First, install spaCy and download a model (e.g., for English).
pip install spacy python -m spacy download en_core_web_sm
import spacy
# Load the English language model
nlp = spacy.load("en_core_web_sm")
sentence = "The programmers are programming and the programs are running better."
# Process the sentence with spaCy
doc = nlp(sentence)
# Extract the lemma for each token
lemmatized_words = [token.lemma_ for token in doc]
print("Original Sentence:", sentence)
print("Lemmatized Words:", lemmatized_words)
Output:
Original Sentence: The programmers are programming and the programs are running better.
Lemmatized Words: ['the', 'programmer', 'be', 'program', 'and', 'the', 'program', 'be', 'run', 'good', '.']

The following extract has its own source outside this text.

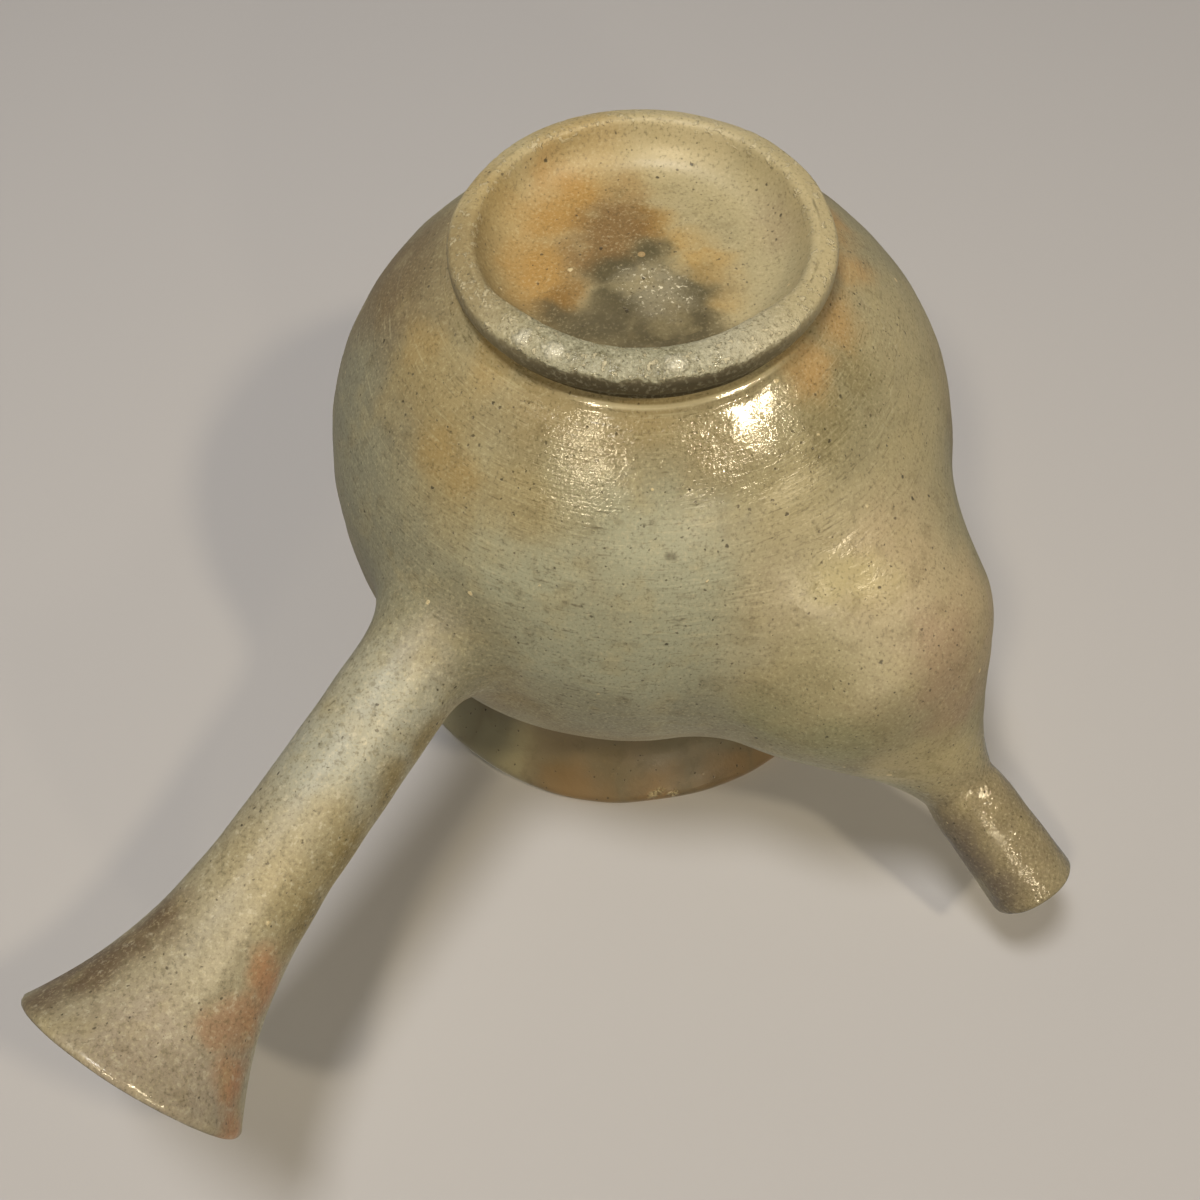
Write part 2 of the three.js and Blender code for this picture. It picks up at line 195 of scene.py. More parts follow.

As you can see, the result is identical to the more complex NLTK approach, but the code is much cleaner. spaCy handles all the POS tagging internally.
When to Use Which?
| Use Case | Recommended Tool | Why? |
|---|---|---|
| Simple Search Indexing | Stemming (Porter) | Fast and effective for grouping similar word forms. |
| Information Retrieval | Lemmatization (spaCy) | More accurate, as it returns real words, improving search quality. |
| Sentiment Analysis | Lemmatization (spaCy) | Crucial for handling negation (unhappy) and adjective comparisons (better -> good). |
| Academic / Research | Both, depending on the goal. | Stemming is a good baseline. Lemmatization provides more linguistically sound results. |
| Production Systems | Lemmatization (spaCy) | Faster, more accurate, and easier to integrate into a full NLP pipeline. |
Summary
| Concept | Library | Key Function | Pros | Cons |
|---|---|---|---|---|
| Stemming | NLTK | PorterStemmer |
Very fast, simple rule-based. | Can be inaccurate, stems are not real words. |
| Lemmatization | NLTK | WordNetLemmatizer |
Accurate, returns real words. | Slower, requires manual POS tagging. |
| Lemmatization | spaCy | token.lemma_ |
Best of both worlds: fast, accurate, and automatic. | Requires downloading a language model. |
For most modern NLP tasks, lemmatization with spaCy is the recommended approach due to its superior accuracy and ease of use. Stemming is still useful for simple, high-speed applications where a slight loss in accuracy is acceptable.